Só em situações excepcionais é permitida a colheita de órgãos (não vitais) ou substâncias não regeneráveis, como sucede entre nós, quando haja uma relação de parentesco até ao 3º grau (art. 6 nº 2 da cit. Lei nº 12/93 que é mais restritivo do que o art. 19 da Convenção de Oviedo). Mas, “a dádiva nunca é admitida quando, com elevado grau de probabilidade, envolver diminuição grave e permanente da integridade física e da saúde do dador (art. 6 nº 4 da cit. Lei nº 12/93). Ou seja, nas palavras do referido Protocolo Adicional à Convenção de Oviedo, “quando houver um sério risco para a vida ou para a saúde do dador” a colheita é proibida.

Muita gente não saberá (o que até agora não tem servido de escusa, apesar da ausência dass “campanhas de informação” a que se refere o art. 15 do DL nº 12/93) que “não tendo manifestado a qualidade de não dador” junto do Ministério da Saúde, passam a ser considerados como “potenciais dadores post mortem”. Mas, claro, essa falta de lealdade e transparência não interessará divulgar porque é elevada a escassez de órgãos e tecidos humanos, não obstante em muitas situações terem mais possibilidades de êxito os transplantes feitos a partir de colheitas em pessoas vivas do que das feitas em pessoas declaradas mortas.

Pois bem. Não obstante a necessidade de actualização da nossa legislação específica sobre esta matéria (o que não passa apenas pela previsão de uma incriminação, como acontece com o art. 160 do Anteprojecto de revisão do CP de 2006), a verdade é que basta ler as respostas (ou falta delas) a questionário feito em 2002 pelo Conselho da Europa aos seus Estados Membros, sobre o tráfico de órgãos (tornado público em 2/6/2004 e que pode ser encontrado no site do Conselho da Europa), para se perceber como o mesmo é tratado nos vários países, v.g. em Portugal.

Em 2002 e 2003 investigações sobre tráfico de órgãos praticamente não existiam e as que existiam (que ainda não tinham sido arquivadas por falta de provas) estavam em curso, em averiguações. Será ignorância minha, admito, mas, até aos dias de hoje, a situação não se deve ter alterado, apesar de todas as notícias (jornalísticas e outras) e dos relatórios de altas Instituições que a cada passo fazem eco do “tráfico de órgãos”.

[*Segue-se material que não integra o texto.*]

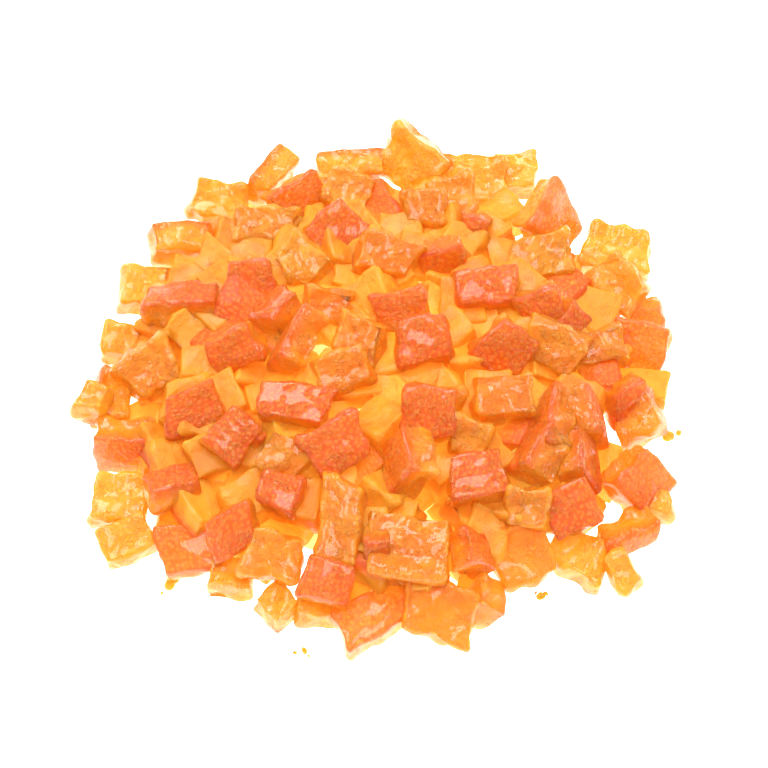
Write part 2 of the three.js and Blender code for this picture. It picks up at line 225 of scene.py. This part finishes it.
class Heap:
    """Dice that come down one after another onto a height map."""

    def __init__(self):
        self.draws = Draws(SEED)
        self.ground = np.zeros((SIDE, SIDE))
        self.dice = []
        for row in RIM:
            self.drop_where_seen(row)
        for layer in LAYERS:
            self.scatter(**layer)
        for row in TOP:
            self.drop_where_seen(row, TOP_BAND)

    def columns(self, dice):
        """The height map's cells under a dice, with its lowest and highest height over each."""
        middle = np.array([dice["x"], dice["y"]])
        reach = np.abs(dice["axes"][:, :2] * dice["half"][:, None]).sum(0)
        first = np.floor((middle - reach + REACH) / CELL).astype(int)
        last = np.ceil((middle + reach + REACH) / CELL).astype(int)
        i, j = np.meshgrid(*(np.arange(a, b + 1) for a, b in zip(first, last)), indexing="ij")
        i, j = i.ravel(), j.ravel()
        low, high = np.full(i.shape, -1e9), np.full(i.shape, 1e9)
        for axis, half in zip(dice["axes"], dice["half"]):
            flat = axis[0] * ((i + 0.5) * CELL - REACH - middle[0])
            flat = flat + axis[1] * ((j + 0.5) * CELL - REACH - middle[1])
            slope = axis[2] if abs(axis[2]) > 1e-6 else 1e-6
            s, t = (-half - flat) / slope, (half - flat) / slope
            low, high = np.maximum(low, np.minimum(s, t)), np.minimum(high, np.maximum(s, t))
        on = low < high
        return i[on], j[on], low[on], high[on]

    def rest_height(self, dice, band=None):
        """Height of a dice's middle once it has come down."""
        i, j, low, _ = self.columns(dice)
        gaps = np.sort(self.ground[i, j] - low)
        standing = np.abs(dice["axes"][:, 2] * dice["half"]).sum() - BITE
        height = gaps[int(NESTLE * len(gaps))]
        if band:
            seen = seen_height(dice["x"], dice["seen"])
            height = min(max(height, seen + band[0]), seen + band[1])
        return max(height, standing)

    def drop(self, dice, band=None):
        dice["z"] = self.rest_height(dice, band)
        i, j, _, high = self.columns(dice)
        self.ground[i, j] = np.maximum(self.ground[i, j], dice["z"] + high)
        self.dice.append(dice)

    def drop_where_seen(self, row, band=None):
        """Moves a dice along the line of sight, so that it covers the spot where it was seen."""
        dice = new_dice(self.draws, *row)
        for _ in range(2):
            lift = self.rest_height(dice, band) - seen_height(dice["x"], dice["seen"])
            dice["y"] = dice["seen"] - lift / math.tan(math.radians(VIEW_ELEVATION))
        self.drop(dice, band)

    def scatter(self, pitch, radius, tries, lean, highest, band=None):
        """Rows of dice within a circle, each turned the way that lets it lie lowest."""
        between = self.draws.between
        row_pitch = pitch * math.cos(math.radians(30))
        rows = int(radius / row_pitch) + 1
        for row in range(-rows, rows + 1):
            for col in range(-rows, rows + 1):
                x = (col + 0.5 * (row % 2)) * pitch + between(-STRAY, STRAY)
                y = row * row_pitch + between(-STRAY, STRAY) + MIDDLE_Y
                size = between(*DICE_LONG), between(*DICE_WIDE)
                ways = []
                for _ in range(tries):
                    up = (90 - between(0, lean)) * (1 if between(0, 1) < ZEST_UP_SHARE else -1)
                    ways.append(new_dice(self.draws, x, y, between(0, 360), up, 0, *size))
                if math.hypot(x, y - MIDDLE_Y) > radius:
                    continue
                if any(math.hypot(x - gap[0], y - gap[1]) < GAP_RADIUS for gap in GAPS):
                    continue
                heights = [self.rest_height(way) for way in ways]
                if min(heights) <= highest:
                    self.drop(ways[heights.index(min(heights))], band)


def marks(half, worn, step):
    """Places of the grid lines along one side of a dice, close together at its worn edges."""
    inner = half - worn
    middle = np.linspace(-inner, inner, max(3, round(2 * inner / step)) + 1)
    edge = np.array([0, 0.35, 0.7]) * worn
    return np.concatenate([-half + edge, middle, half - edge[::-1]])


def shell(lines):
    """Points and quads over the six sides of a box, from the grid lines along its three axes."""
    quads = []
    for k in range(3):
        a, b = (k + 1) % 3, (k + 2) % 3
        i, j = np.meshgrid(np.arange(len(lines[a]) - 1), np.arange(len(lines[b]) - 1), indexing="ij")
        for end, turn in ((0, -1), (len(lines[k]) - 1, 1)):
            corners = []
            for di, dj in ((0, 0), (1, 0), (1, 1), (0, 1))[::turn]:
                at = np.zeros((i.size, 3), int)
                at[:, k], at[:, a], at[:, b] = end, i.ravel() + di, j.ravel() + dj
                corners.append(at @ [1, 1000, 1000000])
            quads.append(np.stack(corners, 1))
    codes, quads = np.unique(np.concatenate(quads), return_inverse=True)
    at = codes[:, None] // [1, 1000, 1000000] % 1000
    points = np.stack([lines[k][at[:, k]] for k in range(3)], 1)
    return points, quads.reshape(-1, 4)


def ripples(points, length, random):
    """Smooth uneven heights of about -1 to 1 over points in space."""
    total = np.zeros(len(points))
    for _ in range(WAVES):
        way = random.normal(size=3)
        way *= 2 * math.pi / (length * random.uniform(*WAVE_SPREAD) * np.linalg.norm(way))
        total += np.sin(points @ way + random.uniform(0, 2 * math.pi))
    return total / WAVE_SUM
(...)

De qualquer forma, alguém fiscaliza alguma coisa para saber se existem indícios de tráfico de órgãos no respectivo país?
Certamente que não será conveniente, nem haverá interesse (é elevada a penúria de órgãos), nem será prioridade na prevenção da criminalidade. Ou irão ser diferentes as propostas do governo português sobre política criminal?

Conclusão: quando o Anteprojecto de revisão ao CP entrar em vigor passaremos a ter uma bonita incriminação (que pune de alguma forma o tráfico de órgãos), mas, se tudo continuar na mesma, faltará a dita «matéria-prima» que preencha tal previsão.

Entretanto, o governo que não se esqueça de fazer, até 1/11/2006, a transposição a que se refere o artigo 7 da Directiva 2006/17/CE da Comissão, de 8/2/2006, publicada no JO L 38 de 9/2/2006.

E, já agora, porque é que, não obstante a iniciativa da República Helénica (JO C 100 de 26/4/2003, pp. 27 a 30), a União Europeia está a demorar tanto a aprovar e a publicar a “Decisão-Quadro relativa à prevenção e repressão do tráfico de órgãos e tecidos humanos?